* Given data
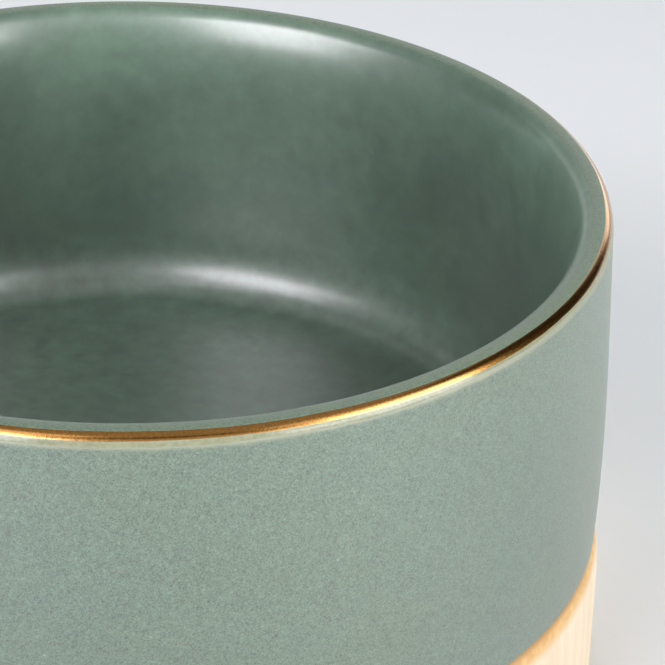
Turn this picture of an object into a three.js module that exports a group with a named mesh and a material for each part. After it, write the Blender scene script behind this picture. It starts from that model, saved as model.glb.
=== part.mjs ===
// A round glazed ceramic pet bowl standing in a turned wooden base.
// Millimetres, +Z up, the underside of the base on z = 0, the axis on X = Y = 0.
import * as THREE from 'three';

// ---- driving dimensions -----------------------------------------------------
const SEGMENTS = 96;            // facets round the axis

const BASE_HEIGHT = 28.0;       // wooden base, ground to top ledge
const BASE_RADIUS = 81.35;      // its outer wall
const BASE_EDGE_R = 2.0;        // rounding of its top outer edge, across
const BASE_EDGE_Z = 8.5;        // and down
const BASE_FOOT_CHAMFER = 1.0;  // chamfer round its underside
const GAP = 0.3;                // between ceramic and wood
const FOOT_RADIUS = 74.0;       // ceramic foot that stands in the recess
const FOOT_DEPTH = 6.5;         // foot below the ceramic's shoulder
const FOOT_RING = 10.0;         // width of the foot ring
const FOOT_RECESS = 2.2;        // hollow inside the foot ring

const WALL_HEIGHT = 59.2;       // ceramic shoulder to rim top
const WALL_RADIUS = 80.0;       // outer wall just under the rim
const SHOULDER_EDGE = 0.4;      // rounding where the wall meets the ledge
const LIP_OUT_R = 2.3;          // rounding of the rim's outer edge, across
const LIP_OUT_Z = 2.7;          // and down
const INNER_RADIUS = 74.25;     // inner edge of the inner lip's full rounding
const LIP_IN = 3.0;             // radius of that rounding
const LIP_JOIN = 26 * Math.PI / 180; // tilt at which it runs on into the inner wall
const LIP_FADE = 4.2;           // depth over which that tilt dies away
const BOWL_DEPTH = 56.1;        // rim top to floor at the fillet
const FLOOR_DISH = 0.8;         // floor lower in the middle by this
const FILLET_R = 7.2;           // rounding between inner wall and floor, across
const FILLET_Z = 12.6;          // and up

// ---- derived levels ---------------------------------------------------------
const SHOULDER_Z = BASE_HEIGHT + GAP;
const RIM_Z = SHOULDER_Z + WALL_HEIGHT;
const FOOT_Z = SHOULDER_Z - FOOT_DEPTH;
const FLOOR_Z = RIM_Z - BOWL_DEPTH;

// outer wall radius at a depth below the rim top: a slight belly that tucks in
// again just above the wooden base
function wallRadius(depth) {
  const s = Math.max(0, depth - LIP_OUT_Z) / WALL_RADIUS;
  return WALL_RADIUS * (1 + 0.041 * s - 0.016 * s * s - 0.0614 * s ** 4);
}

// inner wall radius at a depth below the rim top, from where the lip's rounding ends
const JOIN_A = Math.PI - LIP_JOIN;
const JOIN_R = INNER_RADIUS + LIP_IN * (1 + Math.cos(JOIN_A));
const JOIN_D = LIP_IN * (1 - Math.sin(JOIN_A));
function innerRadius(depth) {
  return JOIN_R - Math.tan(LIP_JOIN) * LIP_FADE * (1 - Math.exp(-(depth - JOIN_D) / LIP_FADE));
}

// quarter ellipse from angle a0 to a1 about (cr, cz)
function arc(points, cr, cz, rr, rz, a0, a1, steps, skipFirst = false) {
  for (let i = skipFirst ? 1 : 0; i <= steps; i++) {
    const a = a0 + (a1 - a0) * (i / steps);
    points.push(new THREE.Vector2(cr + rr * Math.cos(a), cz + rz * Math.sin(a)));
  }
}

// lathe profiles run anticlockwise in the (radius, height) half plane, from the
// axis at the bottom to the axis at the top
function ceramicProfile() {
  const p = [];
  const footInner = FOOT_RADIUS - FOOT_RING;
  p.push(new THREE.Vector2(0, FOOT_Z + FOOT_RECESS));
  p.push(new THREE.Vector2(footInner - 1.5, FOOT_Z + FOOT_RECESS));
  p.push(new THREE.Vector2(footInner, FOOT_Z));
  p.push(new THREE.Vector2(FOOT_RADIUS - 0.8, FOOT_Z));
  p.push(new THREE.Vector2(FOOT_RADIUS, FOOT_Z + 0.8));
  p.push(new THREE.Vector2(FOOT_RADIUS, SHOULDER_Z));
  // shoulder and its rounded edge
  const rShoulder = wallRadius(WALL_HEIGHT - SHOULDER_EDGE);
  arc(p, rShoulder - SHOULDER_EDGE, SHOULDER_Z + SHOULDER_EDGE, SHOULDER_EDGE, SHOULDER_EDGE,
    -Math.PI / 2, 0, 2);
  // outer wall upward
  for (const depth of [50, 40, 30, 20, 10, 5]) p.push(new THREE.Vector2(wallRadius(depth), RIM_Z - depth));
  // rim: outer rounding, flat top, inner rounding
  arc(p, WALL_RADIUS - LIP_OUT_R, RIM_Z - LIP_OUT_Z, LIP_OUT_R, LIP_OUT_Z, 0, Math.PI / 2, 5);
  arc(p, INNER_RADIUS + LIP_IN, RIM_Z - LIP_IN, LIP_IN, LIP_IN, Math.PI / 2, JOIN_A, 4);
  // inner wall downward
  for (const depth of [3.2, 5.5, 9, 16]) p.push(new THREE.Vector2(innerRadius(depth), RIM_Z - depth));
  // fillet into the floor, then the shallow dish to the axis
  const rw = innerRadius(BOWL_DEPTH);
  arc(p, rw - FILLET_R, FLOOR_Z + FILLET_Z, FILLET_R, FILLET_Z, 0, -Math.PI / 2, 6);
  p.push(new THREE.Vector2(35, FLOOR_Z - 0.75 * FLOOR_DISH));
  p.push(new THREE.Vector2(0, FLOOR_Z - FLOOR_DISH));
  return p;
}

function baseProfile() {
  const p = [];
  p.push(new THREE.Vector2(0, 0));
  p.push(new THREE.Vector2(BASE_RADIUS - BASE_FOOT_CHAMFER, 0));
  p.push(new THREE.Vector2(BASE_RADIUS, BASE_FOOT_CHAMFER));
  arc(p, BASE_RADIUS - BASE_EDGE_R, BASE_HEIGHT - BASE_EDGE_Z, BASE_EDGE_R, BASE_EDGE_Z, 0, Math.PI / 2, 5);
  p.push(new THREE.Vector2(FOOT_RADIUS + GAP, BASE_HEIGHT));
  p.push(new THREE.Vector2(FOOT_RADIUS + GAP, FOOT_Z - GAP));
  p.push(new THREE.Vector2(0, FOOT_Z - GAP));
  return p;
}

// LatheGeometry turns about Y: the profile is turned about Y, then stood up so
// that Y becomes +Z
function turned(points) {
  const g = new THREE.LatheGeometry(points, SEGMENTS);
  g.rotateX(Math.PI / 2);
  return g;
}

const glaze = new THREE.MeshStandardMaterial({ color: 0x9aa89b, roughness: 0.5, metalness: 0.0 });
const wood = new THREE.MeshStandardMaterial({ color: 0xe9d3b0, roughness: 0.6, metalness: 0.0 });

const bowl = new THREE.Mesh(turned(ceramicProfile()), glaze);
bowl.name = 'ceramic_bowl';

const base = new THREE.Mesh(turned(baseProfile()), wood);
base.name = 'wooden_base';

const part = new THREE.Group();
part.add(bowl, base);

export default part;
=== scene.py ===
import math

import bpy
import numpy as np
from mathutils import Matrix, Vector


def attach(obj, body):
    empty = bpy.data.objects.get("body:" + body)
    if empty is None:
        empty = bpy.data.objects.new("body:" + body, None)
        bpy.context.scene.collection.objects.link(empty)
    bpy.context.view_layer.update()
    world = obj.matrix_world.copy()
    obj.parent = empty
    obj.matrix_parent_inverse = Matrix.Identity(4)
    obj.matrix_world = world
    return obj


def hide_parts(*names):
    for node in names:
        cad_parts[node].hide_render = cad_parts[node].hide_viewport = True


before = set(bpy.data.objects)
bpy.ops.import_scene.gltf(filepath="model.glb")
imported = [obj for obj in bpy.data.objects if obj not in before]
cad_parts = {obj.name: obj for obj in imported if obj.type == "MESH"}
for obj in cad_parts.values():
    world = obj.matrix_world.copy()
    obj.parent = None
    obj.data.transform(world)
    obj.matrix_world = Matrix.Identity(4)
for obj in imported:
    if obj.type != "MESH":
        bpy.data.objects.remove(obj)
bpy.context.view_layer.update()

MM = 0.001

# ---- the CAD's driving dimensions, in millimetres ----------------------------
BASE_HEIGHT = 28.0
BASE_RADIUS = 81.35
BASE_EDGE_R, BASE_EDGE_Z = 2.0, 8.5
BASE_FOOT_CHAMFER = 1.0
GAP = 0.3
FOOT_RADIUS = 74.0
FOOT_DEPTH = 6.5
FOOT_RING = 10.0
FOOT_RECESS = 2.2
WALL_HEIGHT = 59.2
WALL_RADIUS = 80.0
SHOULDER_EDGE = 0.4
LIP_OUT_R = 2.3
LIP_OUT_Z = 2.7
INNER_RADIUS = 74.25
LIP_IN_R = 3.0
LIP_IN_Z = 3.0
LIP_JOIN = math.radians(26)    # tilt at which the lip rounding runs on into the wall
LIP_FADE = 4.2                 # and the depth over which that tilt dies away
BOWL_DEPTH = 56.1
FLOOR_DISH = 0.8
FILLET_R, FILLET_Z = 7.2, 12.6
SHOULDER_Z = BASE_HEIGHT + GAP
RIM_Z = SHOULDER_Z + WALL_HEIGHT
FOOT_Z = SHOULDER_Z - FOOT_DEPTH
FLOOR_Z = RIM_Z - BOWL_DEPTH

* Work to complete
Looking at the material above, please copy exactly every line from its first line through the line containing "const SEGMENTS = 96;", with both ends included and nothing else.

* Solution for this exercise
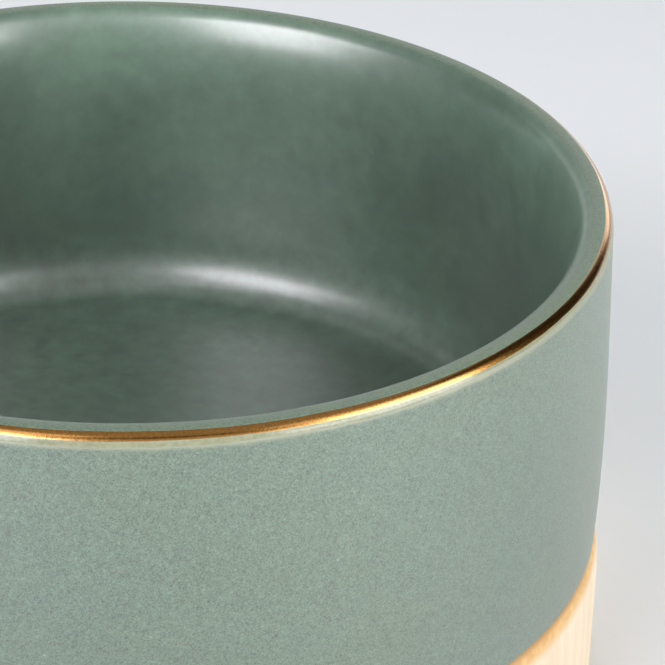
Turn this picture of an object into a three.js module that exports a group with a named mesh and a material for each part. After it, write the Blender scene script behind this picture. It starts from that model, saved as model.glb.
=== part.mjs ===
// A round glazed ceramic pet bowl standing in a turned wooden base.
// Millimetres, +Z up, the underside of the base on z = 0, the axis on X = Y = 0.
import * as THREE from 'three';

// ---- driving dimensions -----------------------------------------------------
const SEGMENTS = 96;            // facets round the axis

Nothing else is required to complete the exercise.